I might have been wiling to give it a chance, depending on my family situation. I think the people who did were very brave.
Welcome, Megan. I agree with you about the people being brave. To put yourself out there to a stranger is intimidating, but I think they also had a healthy dose of hopefulness for a better future. Thanks for stopping by P&P.
Not sure maybe depending on what the husband expected to get in return because I know men & women always want different things
Welcome, Crystal. Writing letters to one another would certainly give you a feel for what the other person is like and what he/she might expect in a courtship/marriage. Thanks for stopping by P&P.
Possibly. It would be the only way to get to know someone who lived any distance away back then. Thank you for sharing. God bless you.
Welcome, Debbie. Sending letters back and forth certainly would give you time to get to know each other. Thanks for stopping by P&P.
It would have depended on my circumstances. If there were few other good options, I would have tried to be selective and given it a try. I would certainly have looked forward to experiencing the travel, new country, and new way of life.
Welcome, Patricia. Bravo to you for looking at the adventure positively. What great stories to tell your grandchildren. Thanks for stopping by P&P.
Yes! As an introvert, it’s so much easier to communicate by writing.
Welcome, Abby. Writing to a stranger can be a bit intimidating at first; however, it gives you both the freedom to talk about yourself, your likes and dislikes, and what expectations you have for a future together. Thanks for commenting.
I would of I had no other prospects. Neat history lesson. Thanks for the chance to win a prize.
Welcome, Vickie. I’m glad you enjoyed the blog. Thanks for stopping by P&P.
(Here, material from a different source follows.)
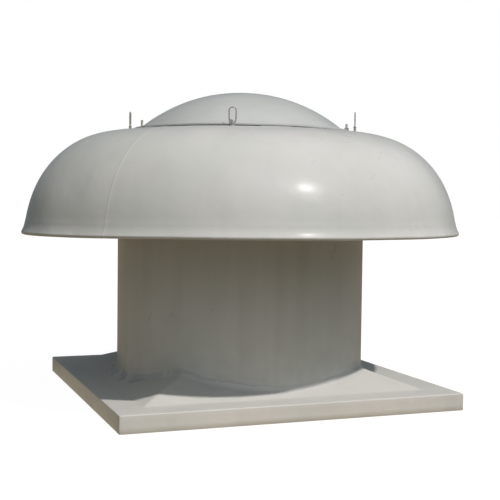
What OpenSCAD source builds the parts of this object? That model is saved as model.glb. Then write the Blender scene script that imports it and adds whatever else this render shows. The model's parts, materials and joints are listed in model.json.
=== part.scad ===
// Hooded axial roof exhaust fan: a mushroom hood over a direct-drive fan in a round throat,
// on a square base that caps a roof curb. Millimetres, +Z up, origin at the centre of the base's foot.

/* [Base] */
// Side of the square base
base_w = 830; // [760:10:900]
// Height of the turned-down rim
rim_h = 40; // [30:1:60]
// Side of the raised hip at its foot
hip_w = 696; // [670:2:720]
// Rise of the hip for each millimetre of run
hip_rise = 0.37; // [0.3:0.01:0.5]
// Wall of the moulded shells
shell_t = 5; // [4:0.5:6]

/* [Throat] */
// Outside diameter of the throat cylinder
throat_d = 630; // [620:1:640]
// Wall of the throat cylinder
throat_t = 7; // [5:0.5:8]
// Height of the cylinder's top edge
throat_top = 510; // [490:1:530]

/* [Hood] */
// Diameter over the hood's lip
hood_d = 1107; // [1080:1:1200]
// Height of the lip's lower edge
hood_lip_z = 408; // [390:1:430]
// Height of the flat land round the opening
hood_top = 658.5; // [655:0.5:662]
// Inward lean of the hood's wall for each millimetre of height
hood_lean = 0.18; // [0:0.01:0.2]
// Diameter of the opening under the dome
hood_hole_d = 520; // [500:2:520]
// Angle of the first lifting eye from the X axis
hood_turn = -24.3; // [-45:0.1:45]

/* [Dome] */
// Outside radius of the dome's sphere
dome_r = 409; // [400:0.5:415]
// Diameter of the dome's brim
dome_brim_d = 558; // [550:1:562]

/* [Lifting eyes] */
// Radius of the circle of eyes
eye_circle_r = 290; // [288:1:292]
// Height of an eye's top over the land
eye_h = 46; // [40:1:60]
// Wire diameter of an eye
eye_wire = 3; // [3:0.5:5]
// Outside width of an eye
eye_w = 19; // [14:1:20]

/* [Impeller] */
// Number of blades
blade_n = 6; // [4:1:7]
// Radius at the blade tips
tip_r = 300; // [290:1:303]
// Pitch at the root, from the plane of rotation
root_pitch = 38; // [30:1:42]
// Pitch at the tip, from the plane of rotation
tip_pitch = 22; // [16:1:26]

/* [Hidden] */
$fn = 96;

gap = 0.1;       // space left between round faces that are bonded or pressed together
over = 1;         // how far a cutting shape runs past the face that it cuts
n_sides = 4;     // eyes, posts and arms round the fan

// Throat
throat_r = throat_d / 2;
bore_r = throat_r - throat_t;
bell_r = 22;                 // radius of the flared inlet
bell_z = 12;                 // height of the inlet's lower edge
bead_w = 6;                  // rolled bead on the top edge
bead_h = 8;

// Hood
land_r = 302;                // where the flat land meets the shoulder
wall_z = 430;                // where the shoulder meets the flared lip
shoulder_out = 0.92;         // powers of cosine and sine that square up the shoulder's curve
shoulder_up = 0.75;
lean_angle = atan(hood_lean);
flare_turn = 29;             // slope of the lip from the vertical
flare_r = (wall_z - hood_lip_z) / (sin(flare_turn) - sin(lean_angle));
wall_r = hood_d / 2 - flare_r * (cos(lean_angle) - cos(flare_turn));
hole_r = hood_hole_d / 2;
hole_turn_h = 17;            // depth of the opening's turned-down edge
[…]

I love seeing little bits of history serve as the basis of stories. It is important for us to remember such things in order to understand why some things today are as they are. Of course, I always tell my history students that, “These are the shadows of things that have been. That they are what they are, do not blame me!” I’ve always thought the line from “A Christmas Carol” is perfect for lessons.